Give back the exact lines spanning from the line with "green_cap, segments=48, rings=20)" to the line with "from mathutils import Matrix, Vector, noise", with both of those lines included and no others.

Data for processing ->
'''

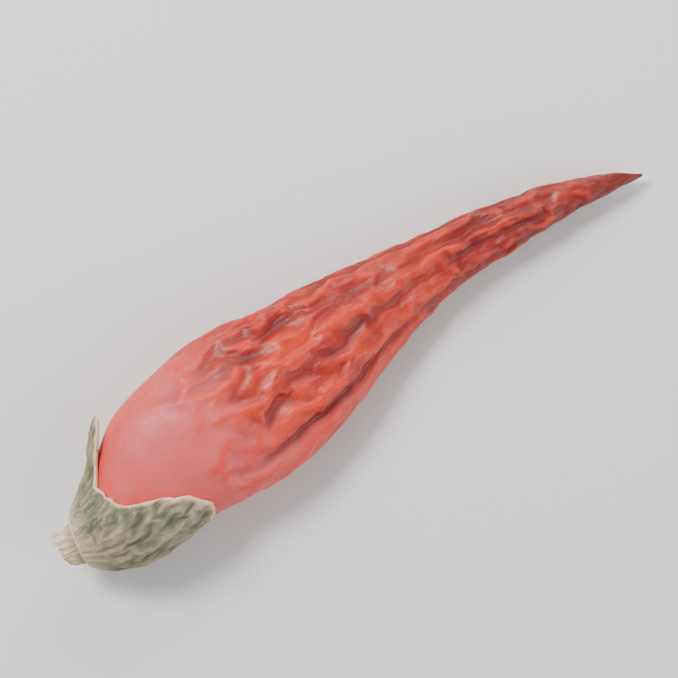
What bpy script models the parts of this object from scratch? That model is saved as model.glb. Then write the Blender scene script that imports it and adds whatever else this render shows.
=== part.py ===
"""Dried red chilli: a flattened, creased pod in a five-toothed calyx, with its stem broken off short.

The pepper lies on its side. +X runs from the stem to the tip, +Z is up, and the origin is at the
bottom centre of the whole pepper. The shapes are worked out in millimetres along the pod, from the
level of the calyx's rim, and the last step moves them to the origin and turns them to metres.
"""

import math

import bmesh
import bpy
from mathutils import Vector, noise

MM = 0.001
UP = Vector((0.0, 0.0, 1.0))

# The pod. Each station has its X, half-width, half-thickness and lean, which is a shift towards +Y.
STATIONS = (
    (-3.8, 0.0, 0.0, -0.4),
    (-3.2, 2.2, 1.8, -0.4),
    (-1.8, 3.7, 2.75, -0.3),
    (0.5, 4.95, 3.25, 0.1),
    (3.8, 6.05, 3.65, 0.4),
    (10.0, 7.0, 3.95, -0.3),
    (14.5, 6.85, 3.85, -0.7),
    (19.0, 6.05, 3.5, -0.9),
    (24.0, 4.85, 3.1, -0.8),
    (30.0, 3.5, 2.6, -0.6),
    (37.0, 2.55, 2.1, -0.4),
    (44.0, 1.75, 1.6, -0.2),
    (49.5, 0.9, 0.9, 0.0),
    (52.0, 0.12, 0.12, 0.0),
)
BASE_X = STATIONS[0][0]
TIP_X = STATIONS[-1][0]
WIDTH, THICKNESS, LEAN = 1, 2, 3

# The pod's middle line bows towards +Y in one long arch, hooks back at the tip and leans at the stem.
# The arch is this share of a half wave, and the tip starts at this share of the pod's length.
ARCH = 3.0
ARCH_SHARE = 0.92
TIP_HOOK = 2.4
TIP_START = 0.6
STEM_BEND = 0.03
# Under the calyx the pod is held off the table, and its middle line is level up to LEVEL_X. Its belly
# presses on the table, fully from the second of two Xs on, and its tip lifts from it.
LEVEL_X = 3.8
CALYX_LIFT = 0.45
BELLY_PRESS = 0.42
PRESS_XS = (2.0, 14.0)
TIP_LIFT = 3.0

# Creases that run along the pod: first and last X, the angle round the pod at each, depth and width.
# Angles are in degrees, with 0 at the +Y edge and 90 on top. Depth is a share of the radius.
CREASES = (
    (16.0, 48.0, 55.0, 68.0, 0.11, 15.0),
    (19.0, 48.0, 96.0, 110.0, 0.12, 13.0),
    (5.0, 46.0, 134.0, 156.0, 0.1, 10.0),
    (22.0, 48.0, 14.0, 16.0, 0.08, 13.0),
    (7.0, 46.0, 205.0, 218.0, 0.12, 13.0),
    (12.0, 46.0, 318.0, 330.0, 0.12, 13.0),
)
# Shallow wrinkles run along the rest of the skin. They start past the smooth shoulder, are deepest from
# the second of two Xs on, and end short of the tip.
WRINKLE_DEPTH = 0.3
WRINKLE_LENGTH = 9.0
WRINKLE_WIDTH = 2.6
WRINKLE_XS = (8.0, 20.0)
WRINKLE_FADE = 6.0

# The calyx: a cap round the pod's base, with a tooth for each of the flower's sepals. Each tooth has
# its angle round the pod, its height, half of its width in degrees, and its sharpness. Under 1 is blunt.
TEETH = (
    (18.0, 4.8, 30.0, 1.2),
    (137.0, 4.4, 52.0, 0.7),
    (206.0, 3.2, 32.0, 1.1),
    (264.0, 4.0, 32.0, 1.1),
    (322.0, 3.4, 30.0, 1.1),
)
# The first tooth stands off the pod, by this much at its tip and over this many degrees.
STAND_OFF = 0.9
STAND_OFF_WIDTH = 28.0
# The rim's X between the teeth, and how much further out it stands on the -Y side.
RIM_X = -0.6
RIM_TILT = 1.4
# The cap widens from the stem's scar up to this X, and follows the pod from there on. This share of the
# widening is a straight cone, and the rest is a round bowl.
FULL_X = 0.6
CONE_SHARE = 0.6
CALYX_GAP = 0.3
CALYX_WALL = 0.7
RIM_THINNING = 0.35
CALYX_BASE_X = -5.9
STEM_SCAR_RADIUS = 2.0

# The stem, broken off close to the calyx. It flares towards the calyx and has three low ridges, both as
# shares of its radius. The break slants, and is longest at this angle, in radians.
STEM_LENGTH = 1.2
STEM_RADIUS = 1.7
STEM_GAP = 0.3
STEM_FLARE = 0.12
STEM_RIDGE = 0.07
BREAK_SLANT = 0.4
BREAK_ANGLE = 2.4

# Puts the bottom centre of the whole pepper at the origin.
SHIFT = Vector((-21.966, -1.692, 0.0))


def smooth_step(t):
    t = min(max(t, 0.0), 1.0)
    return t * t * (3.0 - 2.0 * t)


def fade_in(x, xs):
    """From 0 at the first of two Xs to 1 at the second."""
    return smooth_step((x - xs[0]) / (xs[1] - xs[0]))


def station(x, column):
    """A column of the stations at x, on a smooth curve through them."""
    last = len(STATIONS) - 2
    i = max(0, min(last, sum(s[0] <= x for s in STATIONS) - 1))
    p0, p1, p2, p3 = (STATIONS[max(0, min(last + 1, i + k))] for k in (-1, 0, 1, 2))
    span = p2[0] - p1[0]
    t = (x - p1[0]) / span
    m1 = (p2[column] - p0[column]) / (p2[0] - p0[0]) * span
    m2 = (p3[column] - p1[column]) / (p3[0] - p1[0]) * span
    start = (1.0 + 2.0 * t) * (1.0 - t) ** 2 * p1[column] + t * (1.0 - t) ** 2 * m1
    return start + t * t * (3.0 - 2.0 * t) * p2[column] + t * t * (t - 1.0) * m2


def spine(x):
    """The pod's middle line at x."""
    t = (x - BASE_X) / (TIP_X - BASE_X)
    in_tip = max(0.0, (t - TIP_START) / (1.0 - TIP_START))
    y = ARCH * math.sin(math.pi * ARCH_SHARE * t) - TIP_HOOK * in_tip**2 + STEM_BEND * min(x, 0.0) ** 2
    thick = station(min(max(x, LEVEL_X), TIP_X), THICKNESS)
    lift = CALYX_LIFT - (CALYX_LIFT + BELLY_PRESS) * fade_in(x, PRESS_XS)
    return Vector((x, y, thick + lift + TIP_LIFT * smooth_step(0.5 * in_tip)))


def sideways(x):
    """The level direction square to the middle line at x, towards +Y."""
    along = spine(x + 0.05) - spine(x - 0.05)
    return Vector((-along.y, along.x, 0.0)).normalized()


def section_point(x, angle, wide, thick):
    """The point at an angle round an oval that stands square to the middle line at x."""
    lean = station(min(max(x, BASE_X), TIP_X), LEAN)
    return spine(x) + sideways(x) * (lean + wide * math.cos(angle)) + UP * (thick * math.sin(angle))


def crease_depth(x, angle):
    """The share of the radius that the creases take away at x and angle."""
    depth = 0.0
    for first, last, first_angle, last_angle, share, width in CREASES:
        t = (x - first) / (last - first)
        if 0.0 < t < 1.0:
            middle = math.radians(first_angle + (last_angle - first_angle) * t)
            off = math.remainder(angle - middle, math.tau) / math.radians(width)
            depth += share * smooth_step(t / 0.25) * smooth_step((1.0 - t) / 0.2) * math.exp(-off * off)
    return depth


def wrinkle(x, angle):
    """Shallow wrinkles that run along the pod, in millimetres. The shoulder has none."""
    amount = WRINKLE_DEPTH * fade_in(x, WRINKLE_XS) * smooth_step((TIP_X - x) / WRINKLE_FADE)
    round_y = station(x, WIDTH) * math.cos(angle) / WRINKLE_WIDTH
    round_z = station(x, WIDTH) * math.sin(angle) / WRINKLE_WIDTH
    return amount * noise.noise(Vector((x / WRINKLE_LENGTH, round_y, round_z)))


def skin_point(x, angle, extra=0.0):
    """A point of the pod's skin, or of a surface that stands off it by extra millimetres."""
    keep = 1.0 - crease_depth(x, angle)
    stand_off = wrinkle(x, angle) + extra
    wide = station(x, WIDTH) * keep + stand_off
    thick = station(x, THICKNESS) * keep + stand_off
    return section_point(x, angle, wide, thick)


def in_place(point):
    """The point in metres from the origin, pressed flat where it would sink into the table."""
    point = point + SHIFT
    point.z = max(point.z, 0.0)
    return point * MM


def pod_point(share, angle, middle):
    """The rings crowd towards the rounded base, where the pod widens fast."""
    if middle:
        x = BASE_X if share < 0.5 else TIP_X
        return in_place(section_point(x, angle, 0.0, 0.0))
    return in_place(skin_point(BASE_X + (TIP_X - BASE_X) * (0.006 + 0.994 * share**1.5), angle))


def rim_x(angle):
    """Where the calyx's rim stands: out at each tooth, and in between two of them."""
    x = RIM_X - RIM_TILT * math.cos(angle)
    for middle, height, half_width, sharpness in TEETH:
        off = math.remainder(angle - math.radians(middle), math.tau) / math.radians(half_width)
        if abs(off) < 1.0:
            x += height * (0.5 + 0.5 * math.cos(math.pi * off)) ** sharpness
    return x


def stand_off(x, angle):
    """How far the calyx stands off the pod at its first tooth."""
    off = math.remainder(angle - math.radians(TEETH[0][0]), math.tau) / math.radians(STAND_OFF_WIDTH)
    return STAND_OFF * math.exp(-off * off) * smooth_step((x + 1.5) / 4.5)


def calyx_outside(share, angle):
    """The outside, from the stem's scar (share 0) out to the rim (share 1)."""
    x = CALYX_BASE_X + (rim_x(angle) - CALYX_BASE_X) * share**1.4
    full_x = max(x, FULL_X)
    reach = min((x - CALYX_BASE_X) / (FULL_X - CALYX_BASE_X), 1.0)
    bowl = math.sqrt(1.0 - (1.0 - reach) ** 2)
    open_out = CONE_SHARE * reach + (1.0 - CONE_SHARE) * bowl
    cover = CALYX_GAP + CALYX_WALL * (1.0 - RIM_THINNING * share**4) + stand_off(x, angle)
    wide = STEM_SCAR_RADIUS + (station(full_x, WIDTH) + cover - STEM_SCAR_RADIUS) * open_out
    thick = STEM_SCAR_RADIUS + (station(full_x, THICKNESS) + cover - STEM_SCAR_RADIUS) * open_out
    return section_point(x, angle, wide, thick)


def calyx_inside(share, angle):
    """The inside, from the rim (share 0) to the bottom (share 1), clear of the pod all the way."""
    bottom = BASE_X + 0.05
    x = bottom + (rim_x(angle) - bottom) * (1.0 - share) ** 1.6
    dome = smooth_step((RIM_X - RIM_TILT - x) / (RIM_X - RIM_TILT - bottom))
    return skin_point(x, angle, CALYX_GAP + stand_off(x, angle)) - Vector((CALYX_GAP * dome, 0.0, 0.0))


def calyx_point(share, angle, middle):
    """The outside takes a little over half of the rings, then the surface turns in at the rim."""
    turn = 0.55
    if middle:
        return in_place(section_point(CALYX_BASE_X if share < turn else BASE_X - CALYX_GAP, 0.0, 0.0, 0.0))
    if share <= turn:
        return in_place(calyx_outside(share / turn, angle))
    return in_place(calyx_inside((share - turn) / (1.0 - turn), angle))


def stem_point(share, angle, middle):
    """A stub that carries on the calyx's line and ends in a slanting break."""
    side = sideways(CALYX_BASE_X)
    away = UP.cross(side)
    radius = STEM_RADIUS * (1.0 + STEM_FLARE * (1.0 - share) ** 2 + STEM_RIDGE * math.cos(3.0 * angle))
    foot = section_point(CALYX_BASE_X, 0.0, 0.0, 0.0)
    point = foot + away * (STEM_GAP + STEM_LENGTH * share)
    if not middle:
        point += side * (radius * math.cos(angle)) + UP * (radius * math.sin(angle))
        point += away * (BREAK_SLANT * share * math.cos(angle - BREAK_ANGLE))
    return in_place(point)


def shaped_tube(name, place, material, segments, rings):
    """Makes an object from a closed tube. place gives each vertex its point, from its share along the
    tube, its angle round it, and whether it is the middle of an end.
    """
    bm = bmesh.new()
    bmesh.ops.create_cone(
        bm, cap_ends=True, cap_tris=True, segments=segments, radius1=1.0, radius2=1.0, depth=1.0
    )
    long_edges = [e for e in bm.edges if abs(e.verts[0].co.z - e.verts[1].co.z) > 0.5]
    bmesh.ops.subdivide_edges(bm, edges=long_edges, cuts=rings - 1, use_grid_fill=True)
    for vert in bm.verts:
        across, up, along = vert.co
        vert.co = place(along + 0.5, math.atan2(up, across), math.hypot(across, up) < 0.5)
    bmesh.ops.triangulate(bm, faces=bm.faces)
    bmesh.ops.recalc_face_normals(bm, faces=bm.faces)
    mesh = bpy.data.meshes.new(name)
    bm.to_mesh(mesh)
    bm.free()
    mesh.shade_smooth()
    mesh.set_sharp_from_angle(angle=math.radians(50.0))
    mesh.materials.append(material)
    obj = bpy.data.objects.new(name, mesh)
    bpy.context.scene.collection.objects.link(obj)
    return obj


def plant_material(name, colour, roughness):
    material = bpy.data.materials.new(name)
    material.use_nodes = True
    shader = material.node_tree.nodes["Principled BSDF"]
    shader.inputs["Base Color"].default_value = (*colour, 1.0)
    shader.inputs["Roughness"].default_value = roughness
    shader.inputs["Metallic"].default_value = 0.0
    return material


def build():
    for obj in list(bpy.data.objects):
        bpy.data.objects.remove(obj)
    red_skin = plant_material("dried_red_skin", (0.42, 0.035, 0.02), 0.35)
    green_cap = plant_material("dried_green_calyx", (0.34, 0.33, 0.20), 0.75)
    pale_stem = plant_material("pale_dry_stem", (0.55, 0.46, 0.30), 0.85)
    shaped_tube("pod", pod_point, red_skin, segments=44, rings=48)
    shaped_tube("calyx", calyx_point, green_cap, segments=48, rings=20)
    shaped_tube("stem", stem_point, pale_stem, segments=14, rings=3)


build()
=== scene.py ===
"""The looks of a dried red chilli: a wrinkled, glossy pod, a grey-green calyx and a snapped stem.

The file is laid out as an add-on and run as a script. Shapes are worked out in millimetres along the
pod, from the level of the calyx's rim, in the same way as the CAD solids that they stand in for.
"""

import math

import bmesh
import bpy
import numpy as np
from bpy.props import FloatProperty, FloatVectorProperty, IntProperty, PointerProperty
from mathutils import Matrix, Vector, noise


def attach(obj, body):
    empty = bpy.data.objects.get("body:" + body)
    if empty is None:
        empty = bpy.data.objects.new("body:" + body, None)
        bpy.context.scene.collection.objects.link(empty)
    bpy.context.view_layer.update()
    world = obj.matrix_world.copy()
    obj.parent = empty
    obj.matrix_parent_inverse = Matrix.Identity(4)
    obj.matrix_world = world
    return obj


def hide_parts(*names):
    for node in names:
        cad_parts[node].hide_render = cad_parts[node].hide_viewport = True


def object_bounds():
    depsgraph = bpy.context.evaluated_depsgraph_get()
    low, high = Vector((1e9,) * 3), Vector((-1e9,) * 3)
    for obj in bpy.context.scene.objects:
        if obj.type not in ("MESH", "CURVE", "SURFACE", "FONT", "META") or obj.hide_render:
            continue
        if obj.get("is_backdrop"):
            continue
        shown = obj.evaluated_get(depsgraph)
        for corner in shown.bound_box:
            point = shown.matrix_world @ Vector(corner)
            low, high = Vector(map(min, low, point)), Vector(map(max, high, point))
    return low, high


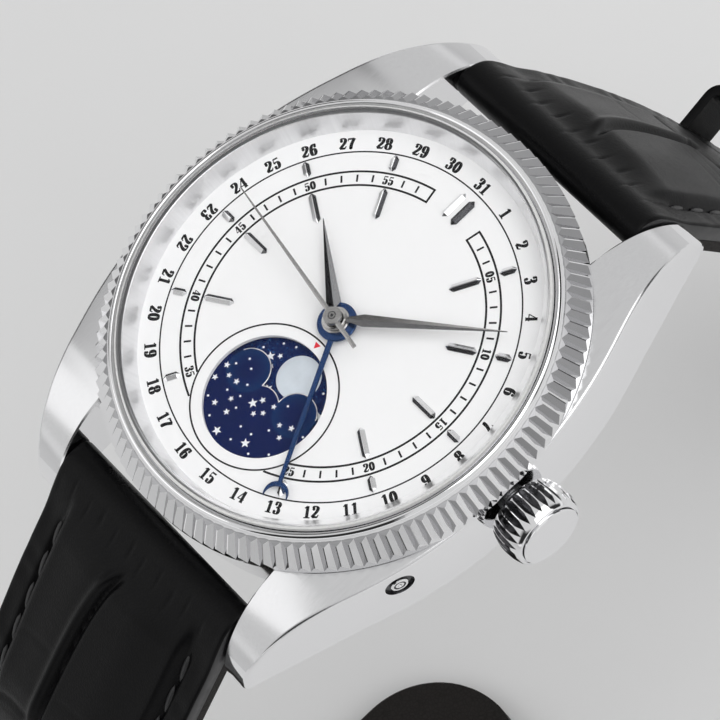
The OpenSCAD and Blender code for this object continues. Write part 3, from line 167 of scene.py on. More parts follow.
class CrownSizes(bpy.types.PropertyGroup):
    """Sizes of the crown"""

    start: length("Start", 20.75, "Distance of the crown's inner end from the centre")
    end: length("End", 23.85, "Distance of the end of the crown's flutes from the centre")
    radius: length("Radius", 3.35, "Greatest radius of the crown")
    height: length("Axis Height", 4.2, "Height of the crown's axis")
    socket_r: length("Socket Radius", 1.40, "Radius of the hollow for the tube")
    socket_end: length("Socket End", 21.95, "Distance of the hollow's floor from the centre")
    disc_r: length("Disc Radius", 2.70, "Radius of the raised disc on the end")
    flute_count: IntProperty(name="Flutes", description="Number of flutes", default=30, min=3)
    flute_depth: length("Flute Depth", 0.60, "Depth of a flute")


class StrapSizes(bpy.types.PropertyGroup):
    """Sizes of the two strap halves"""

    bar_y: length("Bar Distance", 22.8, "Distance of a spring bar from the centre")
    bar_z: length("Bar Height", 2.7, "Height of a spring bar")
    half_w: length("Half Width", 10.8, "Half of the strap's width at the lugs")
    end_half_w: length("End Half Width", 9.0, "Half of the strap's width at the buckle")
    roll_r: length("Roll Radius", 1.85, "Height of the roll round the spring bar, from the bar's middle")
    roll_in: length("Roll Reach", 2.55, "Reach of the roll towards the case, from the bar's middle")
    upper_t: length("Upper Thickness", 3.0, "Thickness of the padded upper at the lugs")
    end_t: length("End Thickness", 1.5, "Thickness of the upper at the strap's end")
    lining_t: length("Lining Thickness", 1.1, "Thickness of the lining")
    seam_in: length("Seam Inset", 2.35, "Distance of the stitched groove from the strap's side")
    stitch_pitch: length("Stitch Pitch", 3.2, "Distance from stitch to stitch")
    stitch_l: length("Stitch Length", 2.7, "Length of one stitch")
    stitch_w: length("Stitch Width", 0.62, "Thickness of the thread")


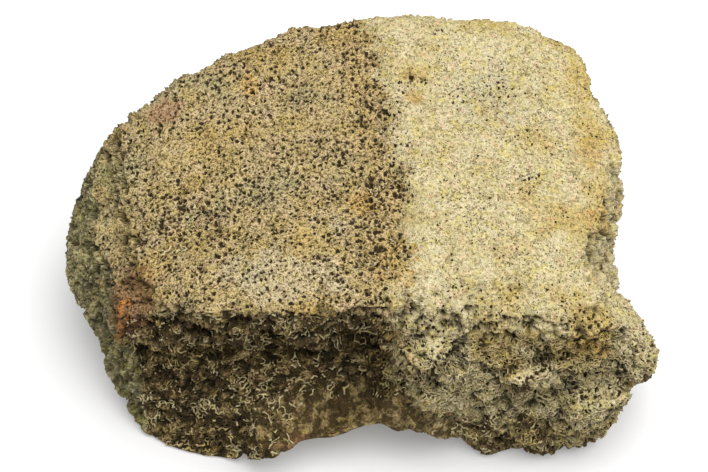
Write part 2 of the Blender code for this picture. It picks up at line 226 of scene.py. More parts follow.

'''

Result ->
    shaped_tube("calyx", calyx_point, green_cap, segments=48, rings=20)
    shaped_tube("stem", stem_point, pale_stem, segments=14, rings=3)


build()
=== scene.py ===
"""The looks of a dried red chilli: a wrinkled, glossy pod, a grey-green calyx and a snapped stem.

The file is laid out as an add-on and run as a script. Shapes are worked out in millimetres along the
pod, from the level of the calyx's rim, in the same way as the CAD solids that they stand in for.
"""

import math

import bmesh
import bpy
import numpy as np
from bpy.props import FloatProperty, FloatVectorProperty, IntProperty, PointerProperty
from mathutils import Matrix, Vector, noise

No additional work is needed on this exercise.